The trade-off is continuity. Reassigning work too often can break context for the annotator, so do it when deadlines or quality risk justify it.

Pair assignments with review expectations

Assignments should not end at COMPLETED and disappear from attention. In a healthy workflow, completed work moves into review, especially for new label classes, new teammates, or high-risk slices. That makes assignments part of the quality loop instead of just a delivery loop.

If your team needs a tighter review model, Annotation QA Review Workflow for Teams is the right companion process.
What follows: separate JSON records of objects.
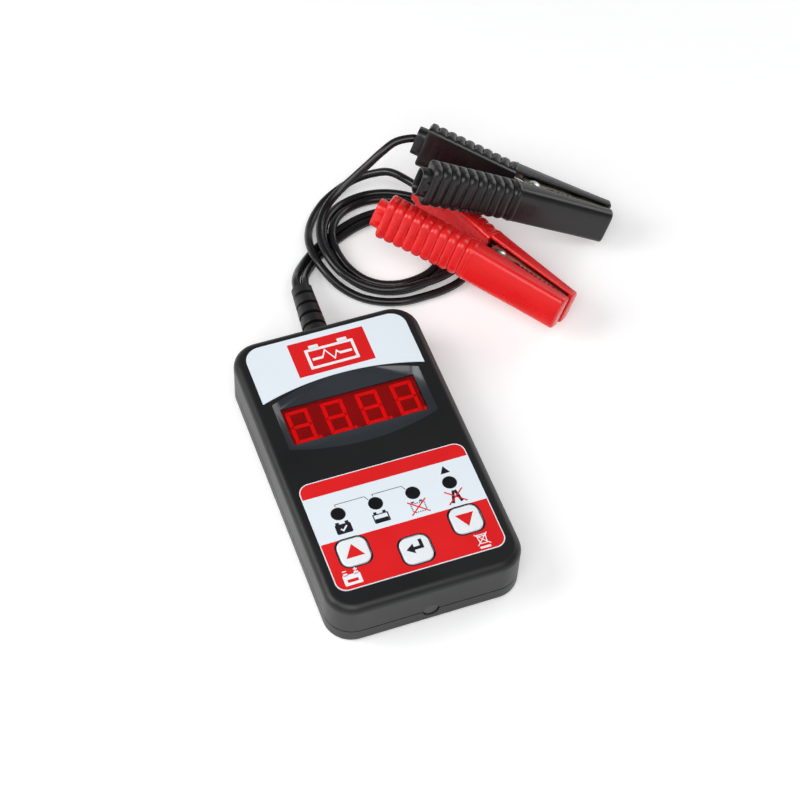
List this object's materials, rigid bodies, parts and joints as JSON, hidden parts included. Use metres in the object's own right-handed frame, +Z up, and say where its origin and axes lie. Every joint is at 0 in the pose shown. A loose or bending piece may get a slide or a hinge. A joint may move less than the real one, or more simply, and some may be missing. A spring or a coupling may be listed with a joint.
{
  "type": "battery tester",
  "caption": "Handheld battery tester with a slim two-shell case, a digit display, status lamps, keys and a twin lead ending in two spring clamps.",
  "frame": {"origin": "centre of the case's underside, on the surface it lies on", "axes": "+X across the case to the right as the display is read, +Y along the case to the end that the cable leaves, +Z up out of the face"},
  "size_m": [0.1627, 0.1947, 0.0469],
  "materials": {
    "case_plastic": "satin fine-textured ABS",
    "white_film": "printed polyester film, satin",
    "red_film": "printed polyester film, satin",
    "red_filter": "tinted clear acrylic",
    "display_body": "moulded reflector with diffusing segments",
    "board": "solder resist over glass fibre",
    "lamp_plastic": "clear epoxy",
    "lamp_window": "smoked window",
    "key_plastic": "moulded ABS, satin",
    "dark_plastic": "moulded",
    "ceramic": "fired ceramic body",
    "capacitor_sleeve": "shrink sleeve",
    "zinc_steel": "zinc plated",
    "jaw_steel": "brass-washed pressed steel",
    "brass": "crimped brass",
    "cable_pvc": "soft PVC, slight gloss",
    "relief_pvc": "moulded soft PVC",
    "red_boot": "moulded soft PVC",
    "black_boot": "moulded soft PVC"
  },
  "bodies": {
    "case": {"front_shell": "case_plastic", "rear_shell": "case_plastic", "upper_label": "white_film", "lower_label": "red_film", "display_filter": "red_filter", "display_module": "display_body", "circuit_board": "board", "lamp_windows": "lamp_window", "status_lamps": "lamp_plastic", "key_switches": "dark_plastic", "controller_chip": "dark_plastic", "capacitors": "capacitor_sleeve", "load_resistor": "ceramic", "case_screws": "zinc_steel", "end_plug": "dark_plastic", "strain_relief": "relief_pvc", "cable_tail": "cable_pvc", "supply_cable": "cable_pvc", "black_lead": "cable_pvc", "red_lead": "cable_pvc", "red_fixed_cover": "red_boot", "red_fixed_jaw": "jaw_steel", "red_rivet": "zinc_steel", "red_spring_leg": "zinc_steel", "red_crimp": "brass", "black_fixed_cover": "black_boot", "black_fixed_jaw": "jaw_steel", "black_rivet": "zinc_steel", "black_spring_leg": "zinc_steel", "black_crimp": "brass"},
    "up_button": {"up_key": "key_plastic", "up_plunger": "dark_plastic"},
    "enter_button": {"enter_key": "key_plastic", "enter_plunger": "dark_plastic"},
    "down_button": {"down_key": "key_plastic", "down_plunger": "dark_plastic"},
    "red_lever": {"red_moving_cover": "red_boot", "red_moving_jaw": "jaw_steel", "red_spring": "zinc_steel"},
    "black_lever": {"black_moving_cover": "black_boot", "black_moving_jaw": "jaw_steel", "black_spring": "zinc_steel"}
  },
  "joints": [
    {"name": "up_press", "type": "slide", "parent": "case", "child": "up_button", "axis": [0, 0, -1], "range_m": [0, 0.0005], "stiffness_N_per_m": 300},
    {"name": "enter_press", "type": "slide", "parent": "case", "child": "enter_button", "axis": [0, 0, -1], "range_m": [0, 0.0005], "stiffness_N_per_m": 300},
    {"name": "down_press", "type": "slide", "parent": "case", "child": "down_button", "axis": [0, 0, -1], "range_m": [0, 0.0005], "stiffness_N_per_m": 300},
    {"name": "red_squeeze", "type": "hinge", "parent": "case", "child": "red_lever", "pos_m": [0.0728, 0.0686, 0.0151], "axis": [-0.4056, -0.1659, -0.8989], "range_deg": [0, 25], "stiffness_Nm_per_rad": 1, "springref_deg": -17.19},
    {"name": "black_squeeze", "type": "hinge", "parent": "case", "child": "black_lever", "pos_m": [0.0956, 0.0923, 0.0199], "axis": [-0.4114, -0.1908, -0.8912], "range_deg": [0, 25], "stiffness_Nm_per_rad": 1, "springref_deg": -17.19}
  ]
}
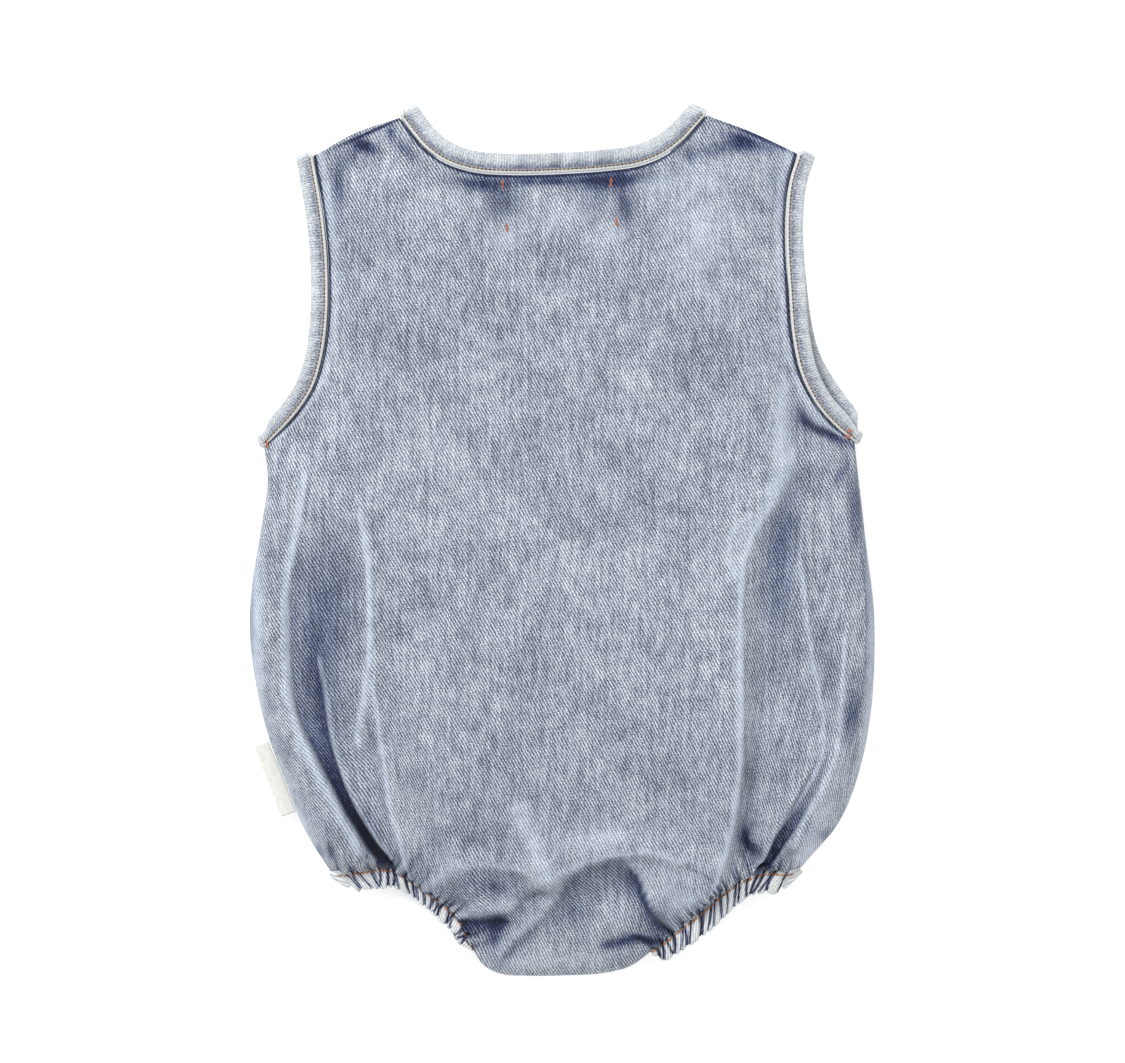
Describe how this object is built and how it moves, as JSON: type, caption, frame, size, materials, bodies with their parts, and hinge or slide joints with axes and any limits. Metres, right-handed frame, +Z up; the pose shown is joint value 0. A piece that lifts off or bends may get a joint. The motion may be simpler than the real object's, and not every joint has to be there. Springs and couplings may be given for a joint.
{
  "type": "baby romper",
  "caption": "Sleeveless bubble romper in washed denim, lying on its front, with bound neck and armholes and gathered leg casings.",
  "frame": {"origin": "centre of the garment's bounding box, on the surface it lies on", "axes": "+X across the garment to the wearer's right as it lies back up, +Y from crotch to neck, +Z up, away from the surface"},
  "size_m": [0.2876, 0.4026, 0.0318],
  "materials": {
    "denim": "washed light-blue denim twill, matte",
    "binding": "the same denim turned double, worn pale, matte",
    "casing": "the same denim gathered on elastic, matte",
    "label": "blank off-white woven tape",
    "snap": "satin snap cap"
  },
  "bodies": {
    "root": {"back_panel": "denim", "front_panel": "denim", "neck_binding": "binding", "arm_binding_left": "binding", "arm_binding_right": "binding", "leg_casing_left": "casing", "leg_casing_right": "casing", "crotch_flap": "denim", "side_label": "label", "crotch_snap_1": "snap", "crotch_snap_2": "snap", "crotch_snap_3": "snap"}
  },
  "joints": []
}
Watch for assignment anti-patterns

Three patterns usually signal weak assignment management:

  • tasks are too small to be worth tracking
  • tasks are so large that they hide slow progress
  • task ownership changes without any note or decision trail

The fix is not more meetings. It is a better default batch size and consistent assignment discipline inside the platform.

Practical Takeaway

For most LabelOp teams, this default works well:

  1. Create assignments in meaningful ranges, not random slices.
  2. Add one short instruction note and one realistic due date.
  3. Require status updates as the real source of progress.
  4. Route completed work into review for new or risky classes.

If a project still needs a spreadsheet after that, the problem is probably not the tool. It is that the team has not committed to using assignments operationally.

References

FAQ

How large should one assignment be?

Large enough for focused work and small enough to review or reassign without pain. Many teams start with image ranges that can be finished in one working session.

Should every completed assignment be reviewed?

Not always. Full review is useful in pilots or high-risk batches, while mature workflows often use targeted review by class or annotator.

Are due dates necessary for every assignment?

No. They are most useful when the project has shared deadlines or limited reviewer capacity. Artificial due dates add noise.